Space is a core thread of research in urban sociology. The "Chicago School" in the United States, the founders of urban sociology in the modern sense, proposed urban spatial structures and concepts such as concentric zones, sectors, and multiple nuclei, which dominated urban spatial research well into the post-World War II period. In the 1960s and 70s, the French scholar Henri Lefebvre, drawing on Marxist analytical methods, elevated space to a new theoretical height. He proposed a series of viewpoints, including the circuit of capital from the first cycle in the sphere of production to the second cycle [1] in the sphere of space, and the transition of production from "production in space" to the "production of space." He argued that under the laws of capitalist operation, three sets of contradictions inevitably arise: between the quality and quantity of space, between the use value and exchange value of space, and between the global standardization and local significance of space. However, these views did not receive serious attention until the 1980s and 90s, after which they triggered a general "spatial turn" in the Western social sciences.

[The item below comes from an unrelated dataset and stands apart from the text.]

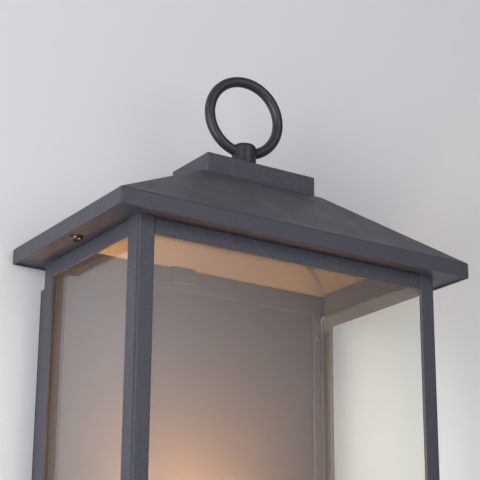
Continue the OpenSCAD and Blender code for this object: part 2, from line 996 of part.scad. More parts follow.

The "New Urban Sociology" formed since the 1990s pointed out the limitations of urban ecology and absorbed the urban critical theories of Western Marxist scholars such as Lefebvre and David Harvey, placing heavy emphasis on global capitalism, political economy, and socio-cultural space. Generally speaking, Western urban space is primarily dominated by capital, and public space is threatened by commodification and privatization.

Chinese urban public space is also a major research topic in domestic academic circles. From the perspective of historical evolution, although there have been trends moving from autocratic politics to commercial society, from control to detachment, and from closure to openness—or oscillations between closed (fangshi system) [2]—open (jieshi system)—closed (danwei system) [3]—and open (jieju system) states—state power has always been the core force dominating the fate of public spaces such as streets. After the introduction of the market economy during Reform and Opening-up, capital began to become another major factor determining urban space. Some scholars have pointed out that Chinese urban public space is constrained more by the logic of power and the logic of capital, and thus needs to pay more attention to the "logic of life" to achieve a balance between the three.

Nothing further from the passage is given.